• _Stated problem_
Output the material below in full, exactly as it is.
** Start Stored records **
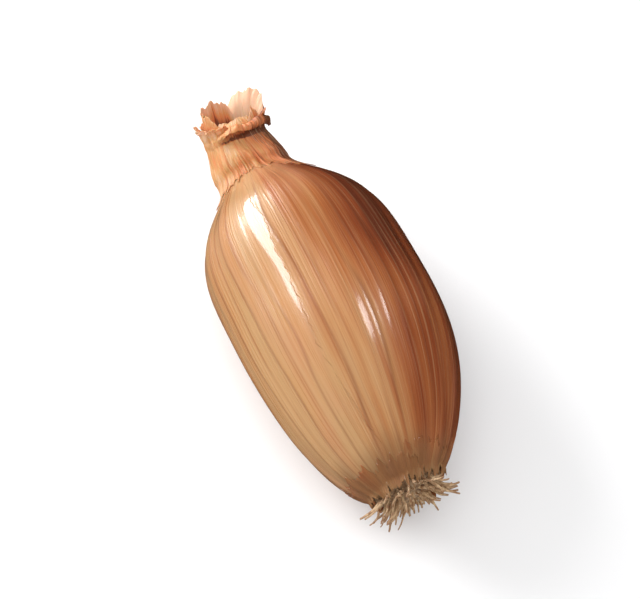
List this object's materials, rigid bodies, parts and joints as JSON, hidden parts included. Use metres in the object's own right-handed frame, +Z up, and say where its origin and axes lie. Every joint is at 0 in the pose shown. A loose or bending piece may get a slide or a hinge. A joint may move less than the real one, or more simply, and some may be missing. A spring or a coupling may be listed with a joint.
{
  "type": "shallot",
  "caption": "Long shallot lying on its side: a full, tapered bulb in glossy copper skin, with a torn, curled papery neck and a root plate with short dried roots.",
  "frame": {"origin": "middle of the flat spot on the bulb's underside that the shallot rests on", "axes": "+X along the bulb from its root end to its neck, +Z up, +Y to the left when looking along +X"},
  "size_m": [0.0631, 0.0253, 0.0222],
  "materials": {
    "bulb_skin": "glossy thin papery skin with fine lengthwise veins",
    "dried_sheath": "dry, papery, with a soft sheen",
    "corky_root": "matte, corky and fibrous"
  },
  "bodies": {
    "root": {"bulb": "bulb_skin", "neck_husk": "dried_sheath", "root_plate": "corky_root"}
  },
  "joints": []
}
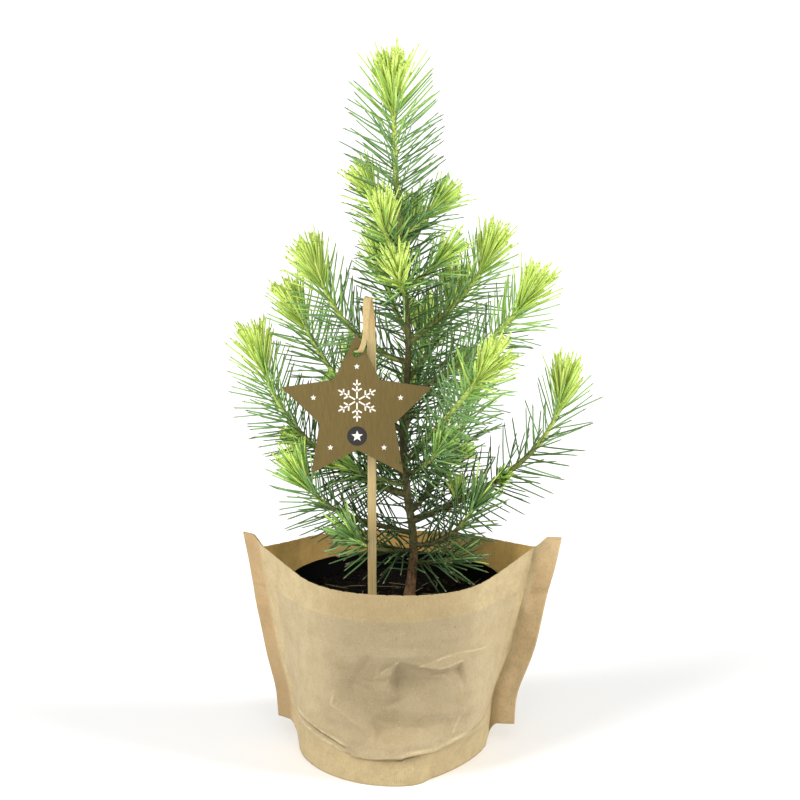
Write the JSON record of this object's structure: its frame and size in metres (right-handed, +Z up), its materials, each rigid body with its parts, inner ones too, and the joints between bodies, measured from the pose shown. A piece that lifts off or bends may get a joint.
** End Stored records **
• _Written response_
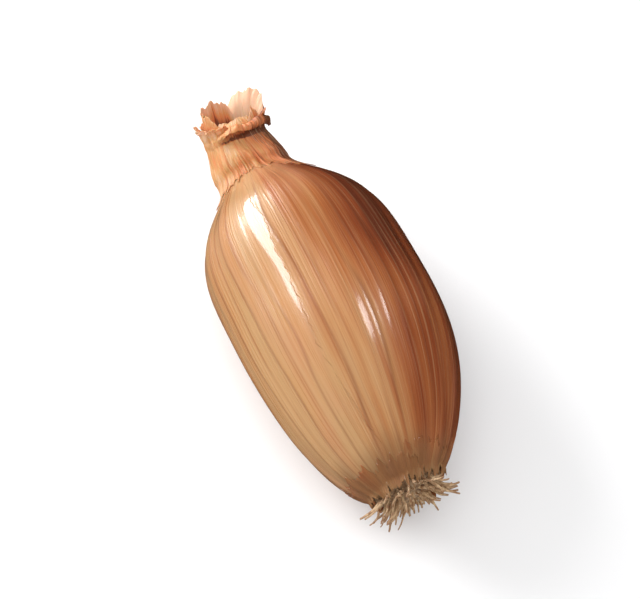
List this object's materials, rigid bodies, parts and joints as JSON, hidden parts included. Use metres in the object's own right-handed frame, +Z up, and say where its origin and axes lie. Every joint is at 0 in the pose shown. A loose or bending piece may get a slide or a hinge. A joint may move less than the real one, or more simply, and some may be missing. A spring or a coupling may be listed with a joint.
{
  "type": "shallot",
  "caption": "Long shallot lying on its side: a full, tapered bulb in glossy copper skin, with a torn, curled papery neck and a root plate with short dried roots.",
  "frame": {"origin": "middle of the flat spot on the bulb's underside that the shallot rests on", "axes": "+X along the bulb from its root end to its neck, +Z up, +Y to the left when looking along +X"},
  "size_m": [0.0631, 0.0253, 0.0222],
  "materials": {
    "bulb_skin": "glossy thin papery skin with fine lengthwise veins",
    "dried_sheath": "dry, papery, with a soft sheen",
    "corky_root": "matte, corky and fibrous"
  },
  "bodies": {
    "root": {"bulb": "bulb_skin", "neck_husk": "dried_sheath", "root_plate": "corky_root"}
  },
  "joints": []
}
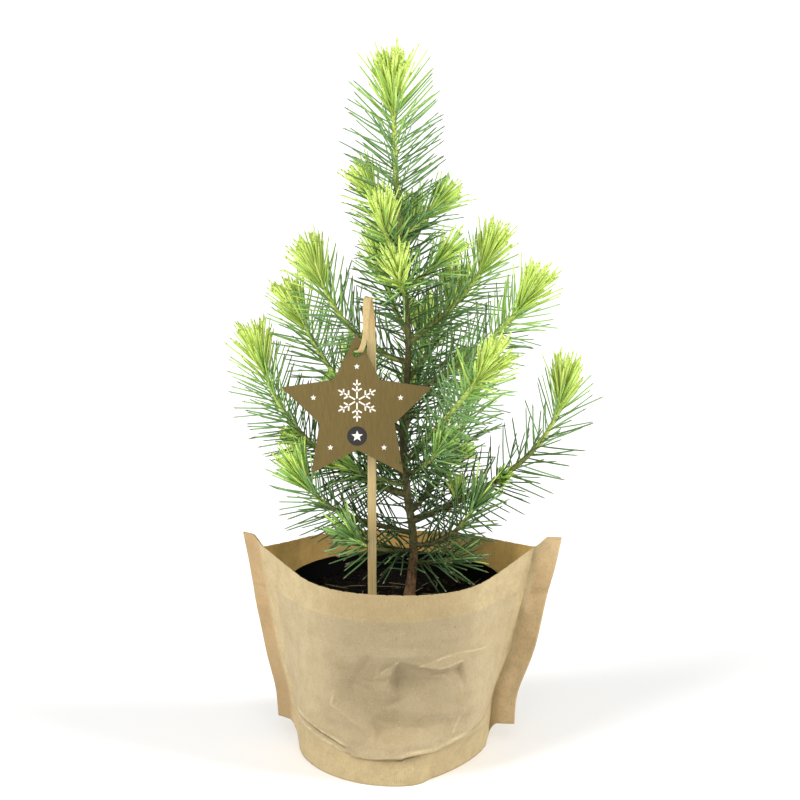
Write the JSON record of this object's structure: its frame and size in metres (right-handed, +Z up), its materials, each rigid body with its parts, inner ones too, and the joints between bodies, measured from the pose shown. A piece that lifts off or bends may get a joint.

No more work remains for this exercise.